One other thing Brick excels at: "Buffyspeak." Joss Whedon's Buffy was successful in part in that it crafts dialog that is self-consciously artificial (and gloriously so), yet obviously evokes the patterns of high school students. This way it avoids the grimace-worthy mistakes of so many bad writers trying to capture "authentic" grade-school dialog, still retains its tether to the reality of high school social environments, and provides an extra jolt of joyously warped language. (As Buffy in the comic books, confronted with future slang, puts it: "Wow. The English language really went to pot. I should have treated it nicer.")

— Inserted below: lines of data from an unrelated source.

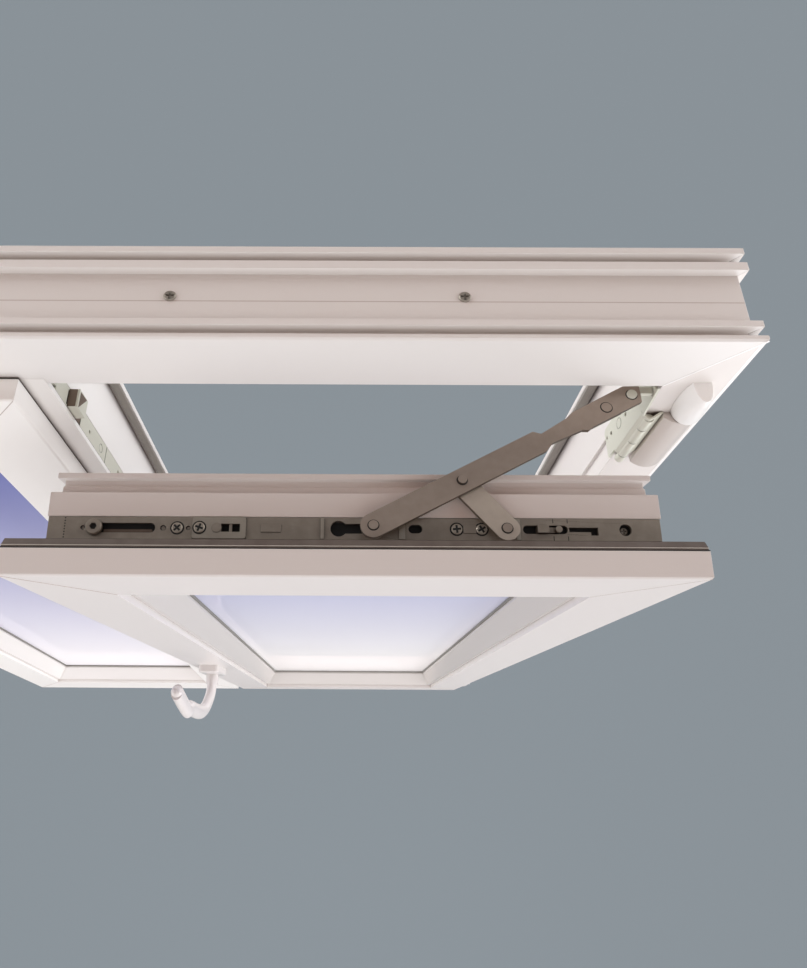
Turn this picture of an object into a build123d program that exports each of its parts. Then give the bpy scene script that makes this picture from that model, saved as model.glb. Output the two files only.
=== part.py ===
from build123d import *
import os

os.makedirs("parts", exist_ok=True)

# Tilt and turn window: one outer frame, a mullion, a closed left sash and a
# right sash tilted into the room on its stay. Millimetres, +Z up, -Y is the
# room side, the origin is the middle of the flat under the sill.

# Outer frame
HEIGHT = 1166.0
DEPTH = 82.0
FRAME_FACE = 50.0
OPENING_RIGHT = 452.0
OPENING_LEFT = 420.0
MULLION_FACE = 25.0
WIDTH = 2 * FRAME_FACE + OPENING_RIGHT + OPENING_LEFT + MULLION_FACE
ROOM = -DEPTH / 2
RECESS = 5.5            # flat of the outer edge below its ridges
GROOVE = 8.0            # depth of the two outer grooves
LIP_REACH = 11.0        # outer lip into the opening
LIP_START = DEPTH - 5   # depth at which the outer lip begins
KEEP_Y0 = 4.5           # shallow channel for the keeps in the rebate
KEEP_Y1 = 21.5
KEEP_DEEP = 3.0
MULLION_NOTCH = 5.0     # mullion face let into head and sill

# Sashes
OVERLAP = 8.0           # sash over frame face
REBATE_AIR = 12.0       # between frame opening and sash body
FLANGE_T = 21.0         # sash flange in front of the frame
SASH_FACE = 60.0
SASH_OUT = 60.0         # sash body behind the frame face
SHOULDER = SASH_OUT - 15.5      # depth at which the sash's outer lip begins
SHOULDER_STEP = 6.5
LIP_RISE = 4.0          # the lip's ridge above the shoulder's floor
LIP_T = 4.0             # thickness of that ridge
TILT = 6.85
PIVOT_OUT = 8.0         # tilt axis in front of the frame face
SEAL_T = 2.0            # flange seal when the sash is shut
SEAL_OPEN = 4.9         # how far its lip springs out past the frame face

# Glazing
BEAD_W = 18.0
BEAD_DROP = 6.0         # bead's front edge behind the sash face
PANE_T = 4.0
PANE_GAP = 16.0
PANE_Y = 12.0           # front of the inner pane behind the frame face
GLASS_COVER = 15.0      # pane edge covered by the bead
GLAZE_SEAL = 2.5

# Derived frame positions
X_RIGHT = WIDTH / 2
X_LEFT = -X_RIGHT
X_MR = X_RIGHT - FRAME_FACE - OPENING_RIGHT
X_ML = X_MR - MULLION_FACE
BASE = -RECESS
TOP = BASE + HEIGHT
SASH_Z0 = BASE + FRAME_FACE - OVERLAP
SASH_Z1 = TOP - FRAME_FACE + OVERLAP
BODY_IN = OVERLAP + REBATE_AIR


def save(shape, node):
    export_step(shape, f"parts/{node}.step")


def prism_x(points, x0, x1):
    """Polygon of (y, z) points run from x0 to x1."""
    wire = Polyline(*[(x0, y, z) for y, z in points], close=True)
    return extrude(make_face(wire), amount=x1 - x0, dir=(1, 0, 0))


def prism_y(points, y0, y1):
    """Polygon of (x, z) points run from y0 to y1."""
    wire = Polyline(*[(x, y0, z) for x, z in points], close=True)
    return extrude(make_face(wire), amount=y1 - y0, dir=(0, 1, 0))


def prism_z(points, z0, z1):
    """Polygon of (x, y) points run from z0 to z1."""
    wire = Polyline(*[(x, y, z0) for x, y in points], close=True)
    return extrude(make_face(wire), amount=z1 - z0, dir=(0, 0, 1))


def block(x0, x1, y0, y1, z0, z1):
    return Pos((x0 + x1) / 2, (y0 + y1) / 2, (z0 + z1) / 2) * Box(x1 - x0, y1 - y0, z1 - z0)


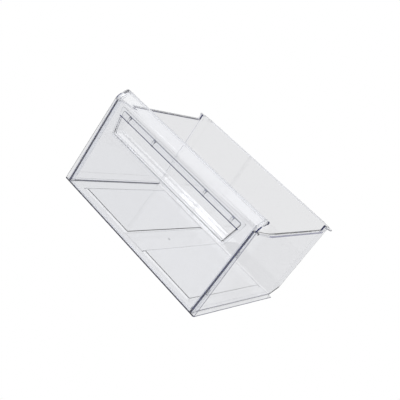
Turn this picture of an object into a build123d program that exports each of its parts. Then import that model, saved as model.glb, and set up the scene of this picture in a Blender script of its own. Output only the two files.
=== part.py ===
from build123d import *
import math
import os

# A clear plastic pull-out drawer for a fridge or freezer, in three mouldings:
# a tub that is open at its front, a front panel that closes it, and a finger pocket
# that snaps into the window of the panel.
#
# Millimetres. X runs across the drawer, Y from the front panel to the rear wall, Z up.
# While the mouldings are drawn, y = 0 is the outer face of the front panel and z = 0 is
# the shelf that the drawer stands on. They are written with the origin at the middle of
# the base of the whole drawer.

# --- driving dimensions of the tub -----------------------------------------------------
tub_base_width = 440.0      # over the side walls, at the floor
tub_rim_width = 448.0       # over the side walls, at the rim: they lean out for moulding
tub_rear = 383.0            # outer face of the rear wall
wall = 2.5                  # all walls and the floor of the tub
corner_radius = 4.5         # one outside radius along the floor, the foot and the rear corners

rim_height = 218.0          # top of the side rims
rear_height = 230.0         # top of the rear wall
front_drop = 7.5            # where they meet the panel, the side walls swing up to this far below its bend
rise_start = 8.0            # where the rise reaches its height, behind the panel
rise_end = 82.0             # where the rise leaves the level rim
rise_turn = 18.5            # the soft turns at both ends of the rise take this much of its length
step_y = 357.5              # where the rims step up to the raised rear corners
crest_height = 233.5        # top of the raised corners, at the step
crest_end = 376.0           # where they have sloped down to the rear wall's height
step_radius = 2.5           # both turns of the step

flare_width = 5.5           # behind the step, the side walls flare out this much up to the rear wall
flare_radius = 6.0          # outside turn between the flared walls and the rear wall

foot_y = 361.0              # rear end of the flat floor
foot_rise = 36.0            # height that the sloped rear foot gains
foot_radius = 8.0           # turns at both ends of the slope

rim_width = 6.0             # rim flange beyond the side walls
rear_rim_width = 4.0        # rim flange beyond the rear wall
rim_thickness = 2.5
lip_depth = 4.5             # the rim's outer edge turns down this far
lip_thickness = 2.0
ear_width = 16.0            # stop ears at the rear corners, beyond the side wall
ear_front = 371.0           # straight outer edge of an ear: its front end
ear_rear = 378.0            # and its rear end
ear_sweep = 35.0            # the rear edge sweeps forward to the ear over this much width
ear_radius = 2.5

runner_width = 10.0         # runner flange beyond the side wall, at the floor
runner_thickness = 2.5
runner_end = 359.0          # rear end of the runners

# --- raised floor pads -----------------------------------------------------------------
pad_height = 3.5            # the pads stand this much above the floor around them
pad_outer = 190.0           # foot of a pad's outer edge, from the middle of the drawer
pad_front = 28.5            # foot of the front edge
pad_rear = 355.0            # foot of the rear edge
channel_half_width = 29.5   # half of the channel between the pads, at its floor
pad_side_slope = 5.5        # what the outer sides slope in over the pad's height
pad_end_slope = 7.0         # what the ends slope in over the pad's height
channel_slope = 3.0         # what the channel's sides slope over the pad's height
pad_radius = 3.0            # plan corners of a pad
gate_y = 168.5              # moulding gate under the channel
gate_radius = 4.0
gate_depth = 0.6
gate_nub_radius = 1.5

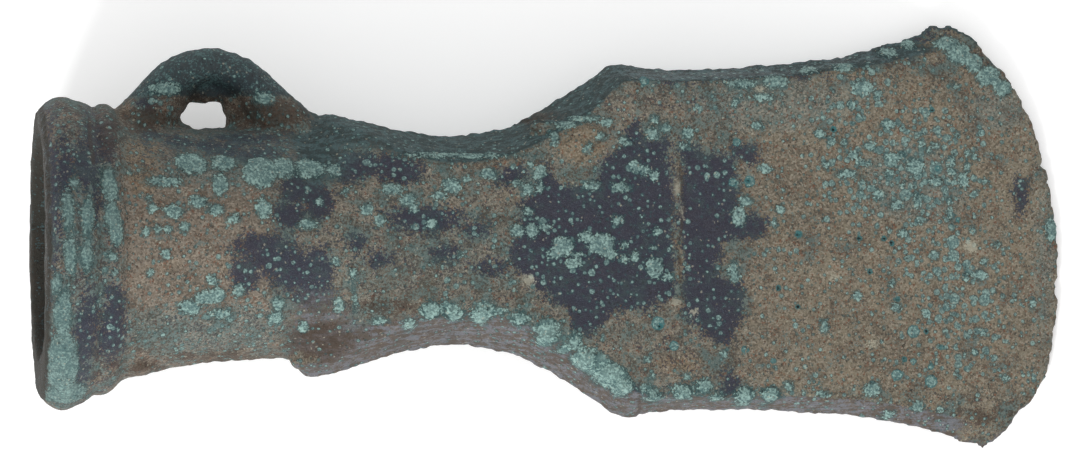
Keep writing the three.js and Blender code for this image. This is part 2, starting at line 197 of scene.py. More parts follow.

In Brick, of course, the artificiality is specifically evocative of Noir cinema, but I still think the combination of obvious literary artifice + recognizable social setting is a valid one. It charts a middle path between words-about-words metaliterary games and needlessly boring naturalism.
Yes, the dialogue in Brick is quite good, if a bit rapid-fire. I actually watched the film with the subtitles on so I wouldn't miss any of it. Turned out to be a good decision!
Another thing I loved about Brick but only halfway alluded to in the review: its tactfulness. Sure, it gets bloody at the end, but almost all of the violence happens offscreen, and it's so artfully done that it hits harder than if Johnson had simply thrust it in our faces.
I <3 "Brick" so, so much. I even like the way it splinters a bit at the end; the incongruous juxtaposition just makes it more enjoyable to me.
I think it earns the right to get dark; not every "funny" movie can, but when they do, they tend to be my favorites.
I didn't have a problem with it getting dark, per se. The climax just felt like a bit of stretch for high schoolers to find themselves in. Still, I found the film quite enjoyable. Wonder if Johnson's follow up, The Brothers Bloom, is any good.